Il fallait qu'on quitte les lieux, car les mots que cet émir a dits, et à un moment donné quand je lui avais posé la question : est-ce que vous m'auriez tué si vous m'aviez rencontré, il m'a répondu oui. Finalement, dans cette question posée, je ne voyais pas d'humanité dans son regard, pourtant beaucoup de gens, même les plus grands criminels que j'ai rencontrés avaient une petite étincelle de lumière. Lui n'avait aucune humanité.
– Vous n'avez pas exploité toute la matière que vous déteniez sur le disque dur. Avez-vous l'intention de donner une autre suite à ce documentaire ?
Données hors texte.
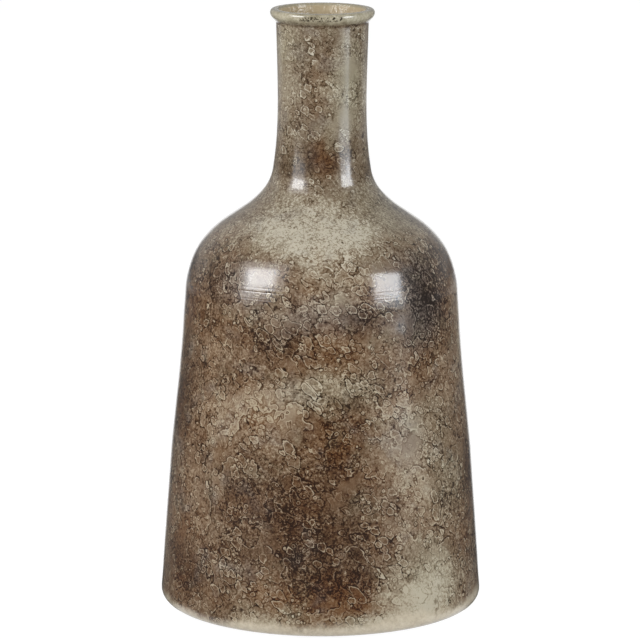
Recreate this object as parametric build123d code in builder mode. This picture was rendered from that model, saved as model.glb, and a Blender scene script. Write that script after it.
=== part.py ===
# Bottle vase in glazed stoneware, built up from five clay sections joined with slip.
# Millimetres, +Z up, origin on the table at the centre of the foot ring.
import os
from math import copysign, radians, tan

from build123d import *

# Sizes of the finished vase, over the glaze
base_d = 270.0  # the wall's lower end, where it would meet the underside
heel_r = 10.0  # rounding between the wall and the underside
wall_h = 245.0  # height of the tapered wall
wall_top_d = 228.2  # the wall's upper end
belly_swell = 1.8  # how far the middle of the wall stands out from a straight taper
shoulder_h = 94.0  # from the top of the wall to the root of the neck
neck_h = 149.5  # from the root of the neck to the underside of the lip
neck_d = 73.4  # the neck at its waist
neck_spread = 19.9  # how much wider the root of the neck is than its waist, on the radius
neck_flare = 1.7  # how much the neck opens again below the lip, on the radius
lip_h = 10.5  # height of the thick, flat-topped lip
lip_reach = 5.0  # how far the lip's edge stands out from the neck
crest_drawback = 0.4  # how far the crest lies in from the lip's edge
crest_w = 7.0  # level top of the crest, before its corners are rounded
lip_crease_r = 1.5  # crease where the lip leaves the neck
crest_in_r = 1.5  # rounding between the crest and the inside
funnel_h = 26.0  # the mouth narrows from the crest down to the straight bore

# Walls and coats
wall_t = 9.0  # body and shoulder, with both coats of glaze
neck_t = 6.7  # neck at its waist, with both coats of glaze
floor_t = 10.0  # floor over the recess, with its coat of glaze
floor_r = 14.0  # rounding where the wall meets the floor inside
glaze_t = 0.7  # each coat of glaze

# Foot ring, left bare so that the glaze stays off the kiln shelf
foot_h = 1.0  # height of the ring below the glazed heel
foot_w = 16.0  # width of the ring that stands on the table
foot_margin = 1.5  # from the ring to the start of the heel's rounding
foot_recess = 4.0  # depth of the hollow turned inside the ring
foot_edge_r = 0.6  # softened edges of the ring
recess_r = 3.0  # rounding in the corner of the hollow

# Joints between the clay sections: a ridge on one rim in a groove in the other, with slip between
slip_t = 1.0  # thickness of a ring of slip
slip_back = 0.5  # how far the slip stays back from both faces of the wall
ridge_h = 2.2  # height of the ridge
base_joint_h = 30.0  # the base's rim above the table
shoulder_joint_rise = 36.0  # the shoulder's joint above the top of the wall
lip_joint_drop = 4.0  # the lip's joint below the lip's crease

# Shares of the sizes above, which shape the curves between them
bend_share = 0.47  # how far a bend reaches along the shorter of its two runs
belly_share = 0.51  # height of the belly in the wall
shoulder_shares = ((0.025, 0.39), (0.324, 0.723))  # inwards and upwards, across the shoulder
neck_shares = ((0.72, 0.114), (0.935, 0.312), (1.0, 0.52))  # inwards and upwards, along the neck
lip_edge_share = 0.52  # height of the lip's edge in the lip
ridge_half_share = 0.3  # half the width of a joint's ridge in the clay's thickness
neck_joint_share = 0.2  # height of the neck's joint in the neck

os.makedirs("parts", exist_ok=True)


# Corner points as vectors, radius first and height second
def across(start, end, shares):
    return [start + Vector((end - start).X * inwards, (end - start).Y * up) for inwards, up in shares]


# The same corners with every run between them moved to its left
def moved_left(points, inset):
    runs = [(b - a).normalized() for a, b in zip(points, points[1:])]
    lefts = [run.rotate(Axis.Z, 90) for run in runs]
    mitres = [(a + b) * (1 / (1 + a.dot(b))) for a, b in zip(lefts, lefts[1:])]
    return [p + m * inset for p, m in zip(points, [lefts[0], *mitres, lefts[-1]])]


# Where the line from a to b reaches the given radius or height
def at_radius(a, b, radius):
    return a + (b - a) * ((radius - a.X) / (b.X - a.X))


def at_height(a, b, height):
    return a + (b - a) * ((height - a.Y) / (b.Y - a.Y))


# A bend's radius: its own where it has one, or else as large as its runs allow
def bend_radii(points, own):
    radii = []
    for number, (a, b, c) in enumerate(zip(points, points[1:], points[2:]), start=1):
        reach = bend_share * min((b - a).length, (c - b).length)
        widest = reach / tan(radians((b - a).get_angle(c - b)) / 2)
        radii.append(min(own.get(number, widest), widest))
    return radii


# The finished surface's corners, from the axis below, round the outside and the crest, and
# down the inside to the axis on the floor. The vase's material is always on their left.
wall_top_z = foot_h + wall_h
neck_root_z = wall_top_z + shoulder_h
lip_root_z = neck_root_z + neck_h
crest_z = lip_root_z + lip_h
floor_z = foot_recess + floor_t
neck_r = neck_d / 2
bore_r = neck_r - neck_t

heel = Vector(base_d / 2, foot_h)
wall_top = Vector(wall_top_d / 2, wall_top_z)
belly = heel + (wall_top - heel) * belly_share + Vector(belly_swell, 0)
neck_root = Vector(neck_r + neck_spread, neck_root_z)
neck_top = Vector(neck_r, lip_root_z)
lip_root = Vector(neck_r + neck_flare, lip_root_z)
lip_edge = lip_root + Vector(lip_reach, lip_h * lip_edge_share)
crest_out = Vector(lip_edge.X - crest_drawback, crest_z)
crest_in = Vector(crest_out.X - crest_w, crest_z)
bore_top = Vector(bore_r, crest_z - funnel_h)

shoulder_bends = across(wall_top, neck_root, shoulder_shares)
neck_bends = across(neck_root, neck_top, neck_shares)
outside = [heel, belly, wall_top, *shoulder_bends, neck_root, *neck_bends, lip_root, lip_edge, crest_out]

# The inside runs beside the outside, a wall's thickness in, as far as the straight bore
beside = moved_left(outside, wall_t)
root_number = outside.index(neck_root)
bore_foot = at_radius(beside[root_number], beside[root_number + 1], bore_r)
floor_corner = at_height(beside[0], beside[1], floor_z)
inside = [crest_in, bore_top, bore_foot, *beside[root_number:0:-1], floor_corner]

skin = [Vector(0, foot_h), *outside, *inside, Vector(0, floor_z)]
own_radii = {
    skin.index(heel): heel_r,
    skin.index(lip_root): lip_crease_r,
    skin.index(crest_in): crest_in_r,
    skin.index(floor_corner): floor_r,
}
skin_radii = bend_radii(skin, own_radii)


# The surface that lies the given depth under the finished one: its corners, and its bends'
# radii, which shrink where the vase bulges and grow where it is drawn in
def skin_under(depth):
    turns = [(b - a).cross(c - b).Z for a, b, c in zip(skin, skin[1:], skin[2:])]
    radii = [r - copysign(depth, turn) for r, turn in zip(skin_radii, turns)]
    return moved_left(skin, depth), radii


# Where the outer coat meets the inner one: half way along the level crest
crest_number = skin.index(crest_out)
crest_middle_r = (crest_out.X + crest_in.X) / 2
heel_turn = Vector(1, 0).get_angle(belly - heel)
heel_reach = heel_r * tan(radians(heel_turn) / 2)
foot_out_r = heel.X - heel_reach - foot_margin
foot_in_r = foot_out_r - foot_w


# The two coats of glaze as outlines on the finished surface, or on the clay under it
def outer_coat(depth):
    corners, radii = skin_under(depth)
    start = Vector(foot_out_r, foot_h + depth)
    crest_middle = Vector(crest_middle_r, crest_z - depth)
    return [start, *corners[1 : crest_number + 1], crest_middle], radii[:crest_number]


def inner_coat(depth):
    corners, radii = skin_under(depth)
    crest_middle = Vector(crest_middle_r, crest_z - depth)
    return [crest_middle, *corners[crest_number + 1 :]], radii[crest_number:]


# Half of the vase's section through one coat of glaze
def coat_section(coat):
    over, over_radii = coat(0)
    under, under_radii = coat(glaze_t)
    with BuildSketch() as section:
        with BuildLine():
            FilletPolyline(*over, radius=over_radii)
            FilletPolyline(*under, radius=under_radii)
            Line(over[0], under[0])
            Line(over[-1], under[-1])
        make_face()
    return section.sketch


# Half of the vase's section through the clay, with the foot ring and its hollow
def clay_section():
    outer, outer_radii = outer_coat(glaze_t)
    inner, inner_radii = inner_coat(glaze_t)
    foot = [
        Vector(0, foot_recess),
        Vector(foot_in_r, foot_recess),
        Vector(foot_in_r, 0),
        Vector(foot_out_r, 0),
    ]
    foot_radii = [recess_r, foot_edge_r, foot_edge_r, 0]
    with BuildSketch() as section:
        with BuildLine():
            FilletPolyline(*foot, *outer, radius=[*foot_radii, *outer_radii])
            FilletPolyline(*inner, radius=inner_radii)
            Line(inner[-1], foot[0])
        make_face()
    return section.sketch


clay = clay_section()

# Heights of the joints, each measured from the part of the vase that it follows
base_joint_z = base_joint_h
shoulder_joint_z = wall_top_z + shoulder_joint_rise
neck_joint_z = neck_root_z + neck_h * neck_joint_share
lip_joint_z = lip_root_z - lip_joint_drop
overrun = base_d / 2


# The ridge on one face of a joint, in the middle of the wall there, with the face's level ends
def joint_ridge(height):
    with BuildLine() as level:
        Line((0, height), (base_d, height))
    wall = clay.intersect(level.line)[0]
    middle_r = wall.center().X
    end_w = wall.length / 2 - slip_back
    half_w = wall.length * ridge_half_share
    return [
        Vector(middle_r - end_w, height),
        Vector(middle_r - half_w, height),
        Vector(middle_r, height + ridge_h),
        Vector(middle_r + half_w, height),
        Vector(middle_r + end_w, height),
    ]


def lifted(ridge, rise):
    return [corner + Vector(0, rise) for corner in ridge]


# A face of a joint, or a level one, from the axis to beyond the vase
def right_across(ridge):
    start = Vector(0, ridge[0].Y)
    end = Vector(base_d / 2 + overrun, ridge[-1].Y)
    return [start, *ridge[1:-1], end]


# Half of the clay's section between two such faces
def clay_between(lower, upper):
    with BuildSketch() as section:
        add(clay)
        with BuildLine():
            Polyline(*right_across(lower), *reversed(right_across(upper)), close=True)
        make_face(mode=Mode.INTERSECT)
    return section.sketch


below = [Vector(0, -overrun), Vector(base_d, -overrun)]
above = [Vector(0, crest_z + overrun), Vector(base_d, crest_z + overrun)]
base_joint = joint_ridge(base_joint_z)
shoulder_joint = joint_ridge(shoulder_joint_z)
neck_joint = joint_ridge(neck_joint_z)
lip_joint = joint_ridge(lip_joint_z)

# Clay sections, from the table up
with BuildPart() as base_slab:
    with BuildSketch(Plane.XZ):
        add(clay_between(below, base_joint))
    revolve(axis=Axis.Z)
base_slab.part.label = "base_slab"
export_step(base_slab.part, "parts/base_slab.step")

with BuildPart() as body_wall:
    with BuildSketch(Plane.XZ):
        add(clay_between(lifted(base_joint, slip_t), shoulder_joint))
    revolve(axis=Axis.Z)
body_wall.part.label = "body_wall"
export_step(body_wall.part, "parts/body_wall.step")

with BuildPart() as shoulder:
    with BuildSketch(Plane.XZ):
        add(clay_between(lifted(shoulder_joint, slip_t), neck_joint))
    revolve(axis=Axis.Z)
shoulder.part.label = "shoulder"
export_step(shoulder.part, "parts/shoulder.step")

with BuildPart() as neck:
    with BuildSketch(Plane.XZ):
        add(clay_between(lifted(neck_joint, slip_t), lip_joint))
    revolve(axis=Axis.Z)
neck.part.label = "neck"
export_step(neck.part, "parts/neck.step")

with BuildPart() as lip:
    with BuildSketch(Plane.XZ):
        add(clay_between(lifted(lip_joint, slip_t), above))
    revolve(axis=Axis.Z)
lip.part.label = "lip"
export_step(lip.part, "parts/lip.step")

# A ring of slip in each joint
joints = {
    "slip_base": base_joint,
    "slip_shoulder": shoulder_joint,
    "slip_neck": neck_joint,
    "slip_lip": lip_joint,
}
for name, joint in joints.items():
    with BuildPart() as slip:
        with BuildSketch(Plane.XZ):
            with BuildLine():
                Polyline(*joint, *reversed(lifted(joint, slip_t)), close=True)
            make_face()
        revolve(axis=Axis.Z)
    slip.part.label = name
    export_step(slip.part, f"parts/{name}.step")

# Coats of glaze: one from the foot ring up and over the lip, one down the inside to the floor
with BuildPart() as outer_glaze:
    with BuildSketch(Plane.XZ):
        add(coat_section(outer_coat))
    revolve(axis=Axis.Z)
outer_glaze.part.label = "outer_glaze"
export_step(outer_glaze.part, "parts/outer_glaze.step")

with BuildPart() as inner_glaze:
    with BuildSketch(Plane.XZ):
        add(coat_section(inner_coat))
    revolve(axis=Axis.Z)
inner_glaze.part.label = "inner_glaze"
export_step(inner_glaze.part, "parts/inner_glaze.step")

print("height", crest_z, "bore", 2 * bore_r, "floor", floor_z)
print("bends", [round(radius, 1) for radius in skin_radii])
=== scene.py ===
from math import ceil, cos, exp, pi, radians, sin, tan

import bmesh
import bpy
from mathutils import Matrix, Vector


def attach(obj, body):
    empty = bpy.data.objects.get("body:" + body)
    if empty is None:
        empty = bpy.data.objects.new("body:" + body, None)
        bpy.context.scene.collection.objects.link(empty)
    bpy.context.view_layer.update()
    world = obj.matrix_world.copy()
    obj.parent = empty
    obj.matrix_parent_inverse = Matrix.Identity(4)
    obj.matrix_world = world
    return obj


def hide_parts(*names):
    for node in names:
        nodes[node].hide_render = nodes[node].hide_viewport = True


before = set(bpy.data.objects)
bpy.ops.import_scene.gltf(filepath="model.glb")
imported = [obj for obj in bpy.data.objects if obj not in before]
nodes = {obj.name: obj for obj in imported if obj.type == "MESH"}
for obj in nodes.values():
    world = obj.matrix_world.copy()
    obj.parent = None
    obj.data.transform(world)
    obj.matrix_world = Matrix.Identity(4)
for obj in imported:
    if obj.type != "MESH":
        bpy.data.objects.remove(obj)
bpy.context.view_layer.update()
scene = bpy.context.scene
scene.view_settings.view_transform = "Standard"
mm = 0.001
print("frame loaded:", len(nodes), "nodes")


# the camera, as the photograph was taken, in metres
camera = {
    "distance": 3.3,
    "height": 0.9051,
    "aim": 0.2388,  # height of the point it looks at
    "lens": 226.96,
    "sensor": 36,
    "roll": 0.2,  # degrees
    "shift": -0.0022,
    "clip": (0.1, 60.0),
}


def placeCamera(values):
    lens = bpy.data.cameras.new("photoCamera")
    lens.sensor_width = values["sensor"]
    lens.lens = values["lens"]
    lens.shift_x = values["shift"]
    lens.clip_start, lens.clip_end = values["clip"]
    seen = bpy.data.objects.new("photoCamera", lens)
    scene.collection.objects.link(seen)
    place = Vector((0, -values["distance"], values["height"]))
    gaze = Vector((0, 0, values["aim"])) - place
    turn = gaze.to_track_quat("-Z", "Y").to_matrix().to_4x4()
    seen.matrix_world = Matrix.Translation(place) @ turn @ Matrix.Rotation(radians(values["roll"]), 4, "Z")
    scene.camera = seen


placeCamera(camera)
print("camera placed")


# shader helpers; a value is a number or the socket that gives it
def tint(red, green, blue):
    # from the 0 to 255 of a screen to linear light
    shares = [part / 255 for part in (red, green, blue)]
    return (*[s / 12.92 if s <= 0.04045 else ((s + 0.055) / 1.055) ** 2.4 for s in shares], 1)


def feed(tree, socket, value):
    if isinstance(value, bpy.types.NodeSocket):
        tree.links.new(value, socket)
    else:
        socket.default_value = value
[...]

J'ai utilisé certains films. J'avais aussi des documents en PDF. Il y avait beaucoup d'atrocités et de vidéos complètement incroyables. J'ai exploité quelques documents qui servent mon point de vue en tant que réalisateur, le reste, aujourd'hui, je le mets de côté. Peut-être que dans cinq ans ou dix ans, cela fera partie de l'histoire, je ressortirai tout cela pour réfléchir à quelque chose d'autre. Aujourd'hui, j'ai envie de tourner la page de ce disque dur.
– Vous avez également pris le soin d'éditer aux éditions Flammarion un livre portant le même titre que le documentaire où vous vous lâchez en racontant l'enquête de ce documentaire…
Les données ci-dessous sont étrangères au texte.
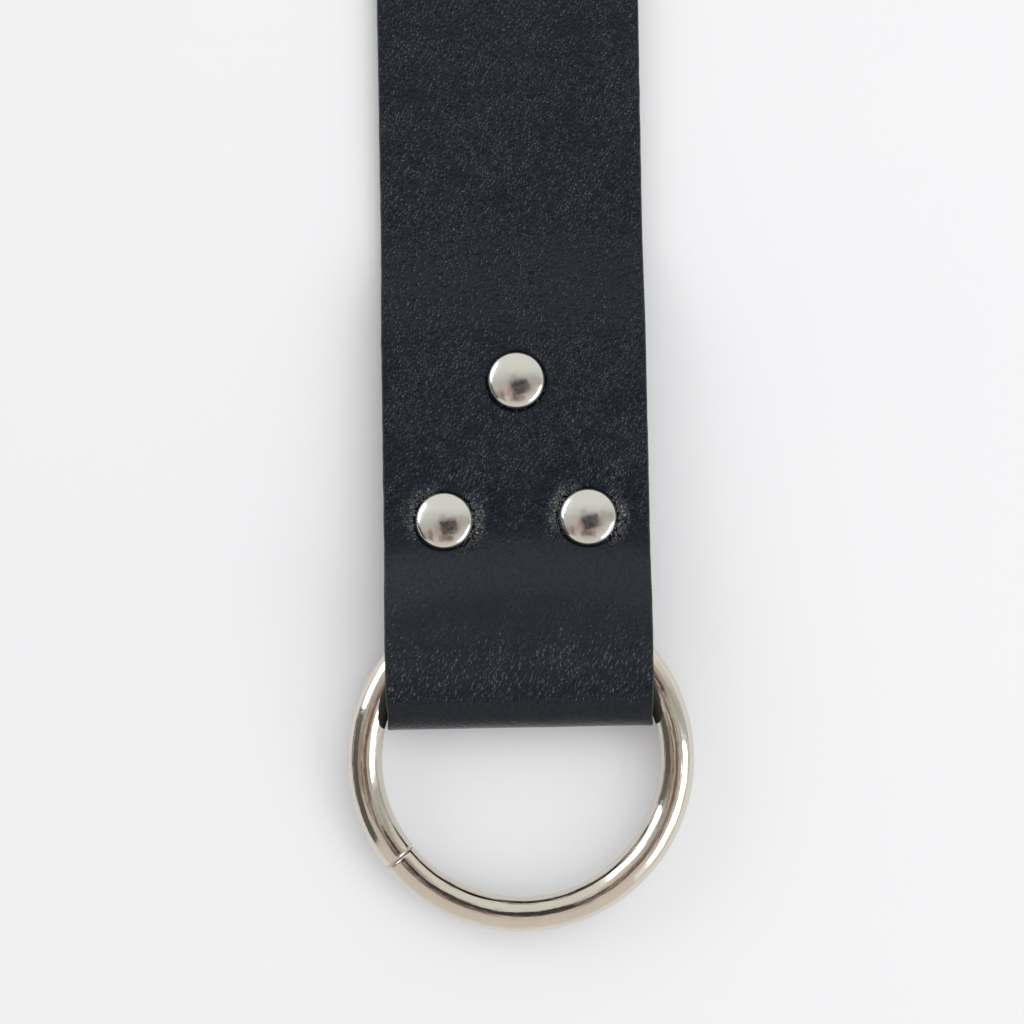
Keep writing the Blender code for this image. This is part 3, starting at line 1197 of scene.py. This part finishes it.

Dans ce livre, je suis allé un peu plus dans mon intimité. Il y a plus de confidences par rapport à mon parcours, comment j'ai eu ce disque, à ma rencontre. Je raconte toute l'enquête de ce film.
– Etes-vous sur d'autres projets ?
C'est encore confidentiel, mais disons que je suis en train de plancher sur un film documentaire de 70 minutes, destiné à France 5. J'y aborderai la zone d'ombre suivante : à chaque fois qu'un djihadiste européen, marocain, tunisien ou encore algérien traverse la frontière syrienne ou irakienne, on ne sait plus ce qu'il fait de l'intérieur. J'ai envie de savoir, finalement, qu'est-ce qu'ils ont fait réellement quand ils ont rejoint l'Etat islamique ? Sont-ils des criminels de guerre ? Je suis en plein dans l'enquête.